Legado Indestrutível de Abdias do Nascimento: Farol na Luta Antirracista Brasileira (por Tácito Loureiro)

Em um 20 de novembro, quando o Brasil celebra o Dia Nacional da Consciência Negra, é imperativo revisitar o legado monumental de Abdias do Nascimento (1914-2011), figura central no pensamento e na luta antirracista brasileira.

Nascido em Franca, São Paulo, Abdias transcendeu a própria época ao desmascarar o mito da democracia racial brasileira. Abdias do Nascimento foi um intelectual multifacetado que, por meio da arte, do ativismo e do pensamento crítico, desvendou as raízes profundas do racismo no Brasil, desafiou narrativas hegemônicas e abrindo caminho para novas formas de pensar as relações raciais.

Em 1944, a fundação do Teatro Experimental do Negro (TEN) representou uma ruptura histórica. Mais que um projeto artístico, o TEN foi uma ferramenta de conscientização e empoderamento. Pela primeira vez, atores negros protagonizavam as próprias narrativas nos palcos brasileiros, desafiando estereótipos e ressignificando a representação negra nas artes.

O conceito de "quilombismo", desenvolvido por Abdias, permanece atual e revolucionário. Esta proposta político-social preconiza uma sociedade fundamentada nos valores civilizatórios afro-brasileiros, contrapondo-se ao eurocentrismo dominante. O quilombismo, para além da estratégia de resistência, representa um projeto de sociedade que valoriza a ancestralidade africana, a autodeterminação dos povos e a construção de relações sociais mais justas e equitativas.

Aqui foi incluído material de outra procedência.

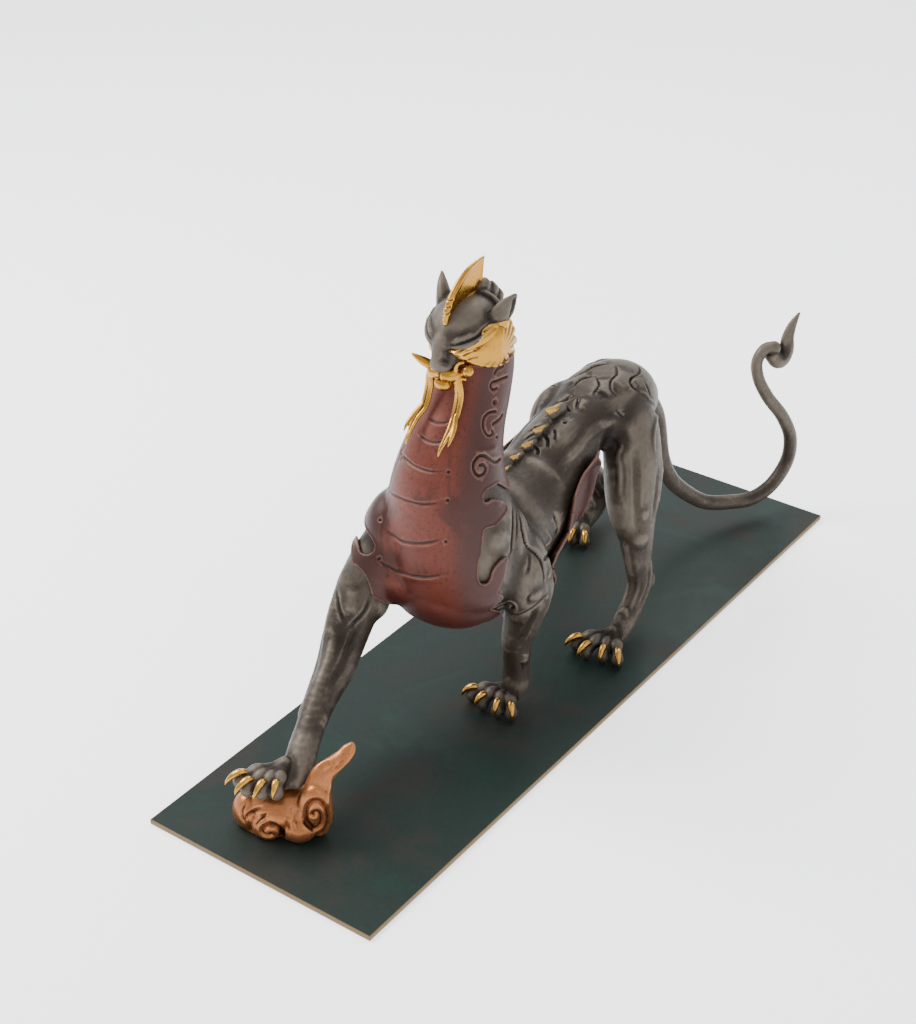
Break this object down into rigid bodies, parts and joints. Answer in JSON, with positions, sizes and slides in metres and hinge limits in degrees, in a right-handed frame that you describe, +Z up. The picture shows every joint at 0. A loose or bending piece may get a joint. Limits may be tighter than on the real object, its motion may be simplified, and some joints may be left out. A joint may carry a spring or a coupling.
{
  "type": "pixiu statue",
  "caption": "Cast bronze striding pixiu with a long neck, red breast shell, gilt horn, cheek manes and whiskers, one forepaw on a copper cloud, standing on a thin oblong green plate.",
  "frame": {"origin": "centre of the plate's underside", "axes": "+Z up; the beast faces -Y along the plate's length; +X is the beast's left"},
  "size_m": [0.15, 0.489, 0.2787],
  "materials": {
    "base_plate": "dark green patina with rubbed edges",
    "cloud": "satin copper-brown patina, rubbed rims",
    "beast": "grey-brown patina, rubbed highlights",
    "breast_shell": "mottled brick-red patina",
    "horn_crest": "gilt, brown in the hollows",
    "cheek_mane_left": "gilt, brown in the hollows",
    "cheek_mane_right": "gilt, brown in the hollows",
    "gilt_muzzle": "gilt, brown in the hollows"
  },
  "bodies": {
    "root": {"base_plate": "base_plate", "cloud": "cloud", "beast": "beast", "breast_shell": "breast_shell", "horn_crest": "horn_crest", "cheek_mane_left": "cheek_mane_left", "cheek_mane_right": "cheek_mane_right", "gilt_muzzle": "gilt_muzzle"}
  },
  "joints": []
}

O quilombismo, para Abdias, não era apenas um retorno às origens africanas, mas a projeção para o futuro. Ele propunha a construção de uma sociedade quilombola como um contraponto ao modelo colonial e capitalista, onde a terra, a cultura e a espiritualidade seriam compartilhadas de forma equitativa. Essa visão utópica, porém concreta, continua a inspirar movimentos sociais que buscam alternativas ao sistema dominante, reafirmando a importância da ancestralidade e da resistência negra.

O trabalho acadêmico de Abdias, especialmente "O Genocídio do Negro Brasileiro", publicado em 1978, antecipou debates contemporâneos sobre racismo estrutural e necropolítica. A obra continua sendo referência fundamental para compreender as dinâmicas raciais no Brasil.

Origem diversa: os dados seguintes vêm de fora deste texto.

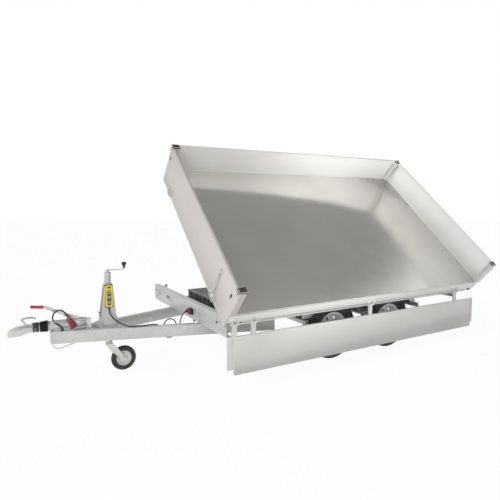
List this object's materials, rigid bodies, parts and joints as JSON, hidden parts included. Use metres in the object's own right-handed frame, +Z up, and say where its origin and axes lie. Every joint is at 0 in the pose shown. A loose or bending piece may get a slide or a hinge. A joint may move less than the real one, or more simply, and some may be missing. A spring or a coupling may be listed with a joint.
{
  "type": "dump trailer",
  "caption": "Flat dump trailer on twin axles, its drop-sided bed tipped to one side by a telescopic ram, with a V drawbar, overrun coupling and jockey wheel.",
  "frame": {"origin": "on the ground, under the middle of the tipped trailer's box", "axes": "+X towards the coupling, +Y to the trailer's left, the side it tips to, +Z up"},
  "size_m": [5.256, 2.3764, 2.368],
  "materials": {
    "galvanised": "hot-dip galvanised steel, satin",
    "aluminium": "anodised extrusion",
    "floor_sheet": "galvanised sheet, dull",
    "zinc": "zinc plated",
    "tyre": "black rubber",
    "rubber": "black rubber",
    "plastic_black": "matte moulding",
    "plastic_grey": "matte moulding",
    "plastic_red": "gloss moulding",
    "plastic_yellow": "matte moulding",
    "lamp_red": "lamp lens",
    "ram_black": "black paint",
    "chrome": "hard chromed"
  },
  "bodies": {
    "chassis": {"front_beam": "galvanised", "rear_beam": "galvanised", "frame_rail_left": "galvanised", "frame_rail_right": "galvanised", "cross_bar_front": "galvanised", "cross_bar_middle": "galvanised", "cross_bar_rear": "galvanised", "drawbar_beam_left": "galvanised", "drawbar_beam_right": "galvanised", "axle_front": "galvanised", "axle_rear": "galvanised", "mudguard_left": "plastic_black", "mudguard_right": "plastic_black", "ram_cradle": "galvanised", "box_tray": "galvanised", "power_unit": "plastic_grey", "battery_box": "plastic_black", "rear_lamp_left": "lamp_red", "rear_lamp_right": "lamp_red", "overrun_housing": "galvanised", "coupling_bellows": "rubber", "coupling_head": "zinc", "handbrake_lever": "zinc", "handbrake_grip": "plastic_red", "jockey_tower": "galvanised", "jockey_tube": "zinc", "jockey_crank": "zinc", "pendant_control": "plastic_yellow", "control_cable": "rubber", "control_socket": "plastic_black", "lead": "rubber", "lead_plug": "plastic_red"},
    "bed": {"bed_floor": "floor_sheet", "bed_side_left": "aluminium", "bed_side_right": "aluminium", "bed_front": "aluminium", "bed_rear": "aluminium", "headboard": "aluminium", "rear_post_left": "aluminium", "rear_post_right": "aluminium"},
    "hinge_rod": {"hinge_rod_left": "zinc"},
    "dropside_left": {"dropside_left": "aluminium"},
    "dropside_right": {"dropside_right": "aluminium"},
    "tailboard": {"tailboard": "aluminium"},
    "ram_barrel": {"ram_barrel": "ram_black"},
    "ram_stage_1": {"ram_stage_1": "chrome"},
    "ram_stage_2": {"ram_stage_2": "chrome"},
    "ram_stage_3": {"ram_stage_3": "chrome"},
    "jockey_swivel": {"jockey_fork": "zinc"},
    "jockey_wheel": {"jockey_tyre": "tyre", "jockey_rim": "zinc"},
    "wheel_front_left": {"tyre_front_left": "tyre", "rim_front_left": "zinc"},
    "wheel_front_right": {"tyre_front_right": "tyre", "rim_front_right": "zinc"},
    "wheel_rear_left": {"tyre_rear_left": "tyre", "rim_rear_left": "zinc"},
    "wheel_rear_right": {"tyre_rear_right": "tyre", "rim_rear_right": "zinc"}
  },
  "joints": [
    {"name": "bed_tip", "type": "hinge", "parent": "chassis", "child": "bed", "pos_m": [-0.835, 0.80525, 0.6574], "axis": [1, 0, 0], "range_deg": [0, 41.92]},
    {"name": "left_hinge_rod", "type": "hinge", "parent": "bed", "child": "hinge_rod", "pos_m": [-0.835, 0.89696, 0.60986], "axis": [1, 0, 0], "range_deg": [-41.92, 0]},
    {"name": "left_dropside", "type": "hinge", "parent": "hinge_rod", "child": "dropside_left", "pos_m": [-0.835, 0.89696, 0.60986], "axis": [1, 0, 0], "range_deg": [0, 138]},
    {"name": "right_dropside", "type": "hinge", "parent": "bed", "child": "dropside_right", "pos_m": [-0.835, -0.69164, 2.03624], "axis": [1, 0, 0], "range_deg": [0, 180]},
    {"name": "tailboard_hinge", "type": "hinge", "parent": "bed", "child": "tailboard", "pos_m": [-2.6155, 0.10266, 1.32305], "axis": [0, -0.7441, 0.6681], "range_deg": [0, 180]},
    {"name": "ram_swing", "type": "hinge", "parent": "chassis", "child": "ram_barrel", "pos_m": [-0.735, -0.16225, 0.55], "axis": [1, 0, 0], "range_deg": [0, 19.3]},
    {"name": "ram_slide_1", "type": "slide", "parent": "ram_barrel", "child": "ram_stage_1", "axis": [0, 0.3227, 0.9465], "range_m": [-0.2263, 0]},
    {"name": "ram_slide_2", "type": "slide", "parent": "ram_stage_1", "child": "ram_stage_2", "axis": [0, 0.3227, 0.9465], "range_m": [-0.2263, 0]},
    {"name": "ram_slide_3", "type": "slide", "parent": "ram_stage_2", "child": "ram_stage_3", "axis": [0, 0.3227, 0.9465], "range_m": [-0.2263, 0]},
    {"name": "wheel_front_left", "type": "hinge", "parent": "chassis", "child": "wheel_front_left", "pos_m": [-0.486, 0.59525, 0.325], "axis": [0, 1, 0], "continuous": true},
    {"name": "wheel_front_right", "type": "hinge", "parent": "chassis", "child": "wheel_front_right", "pos_m": [-0.486, -0.91975, 0.325], "axis": [0, 1, 0], "continuous": true},
    {"name": "wheel_rear_left", "type": "hinge", "parent": "chassis", "child": "wheel_rear_left", "pos_m": [-1.3375, 0.59525, 0.325], "axis": [0, 1, 0], "continuous": true},
    {"name": "wheel_rear_right", "type": "hinge", "parent": "chassis", "child": "wheel_rear_right", "pos_m": [-1.3375, -0.91975, 0.325], "axis": [0, 1, 0], "continuous": true},
    {"name": "jockey_swivel", "type": "hinge", "parent": "chassis", "child": "jockey_swivel", "pos_m": [1.731, -0.16225, 0.28], "axis": [0, 0, 1], "continuous": true},
    {"name": "jockey_wheel", "type": "hinge", "parent": "jockey_swivel", "child": "jockey_wheel", "pos_m": [1.589, -0.16225, 0.125], "axis": [0, 1, 0], "continuous": true}
  ],
  "couplings": [
    {"joint": "left_hinge_rod", "follows": "bed_tip", "ratio": -1},
    {"joint": "ram_swing", "follows": "bed_tip", "ratio": 0.46},
    {"joint": "ram_slide_1", "follows": "bed_tip", "m_per_rad": -0.309},
    {"joint": "ram_slide_2", "follows": "bed_tip", "m_per_rad": -0.309},
    {"joint": "ram_slide_3", "follows": "bed_tip", "m_per_rad": -0.309}
  ]
}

Como parlamentar, Abdias foi pioneiro ao propor políticas de ação afirmativa no Brasil, décadas antes da implementação. As proposições legislativas dele pavimentaram o caminho para conquistas fundamentais, como as cotas raciais nas universidades.

Na academia internacional, durante o exílio durante a ditadura militar, Abdias consolidou-se como uma das principais vozes sobre relações raciais nas Américas, influenciando gerações de pesquisadores e ativistas.

O exílio, embora doloroso, foi um período fundamental para a produção intelectual de Abdias. Longe do Brasil, ele teve a oportunidade de dialogar com intelectuais negros de diversas partes do mundo, aprofundando os estudos sobre a diáspora africana e a luta anticolonial. Ao retornar ao país, trouxe consigo uma visão mais ampla e internacionalista da questão racial, fortalecendo ainda mais a atuação política.

O legado de Abdias do Nascimento ressoa fortemente no atual movimento negro brasileiro. As contribuições teóricas e práticas fundamentam as lutas contemporâneas por equidade racial e reconhecimento da contribuição negra à formação nacional.

Em 2024, quando o racismo estrutural ainda permeia as instituições brasileiras, o pensamento de Abdias oferece ferramentas fundamentais para a construção da sociedade verdadeiramente igualitária. O legado de Abdias não é apenas histórico, mas um programa vivo de transformação social.

Como afirmou em vida: "A luta contra o racismo não é responsabilidade exclusiva dos negros, mas de toda a sociedade brasileira." Esta máxima continua atual e urgente, especialmente neste 20 de novembro, quando refletimos sobre os desafios ainda presentes na construção do Brasil verdadeiramente democrático e antirracista.

Abdias do Nascimento deixou um legado que transcende o tempo: mostrou que a luta antirracista é indissociável da própria ideia de democracia e justiça social. O pensamento e ação dele continuam iluminando os caminhos da luta por igualdade racial no Brasil.

A luta antirracista, hoje, enfrenta novos desafios, como o avanço do conservadorismo e o negacionismo histórico. No entanto, o legado de Abdias continua a ser uma bússola para os movimentos sociais. Ao resgatar a obra e manter viva a memória de Abdias do Nascimento, reafirmamos a importância de continuar a desconstruir o racismo em todas as formas e a construir um futuro mais justo e igualitário para todos.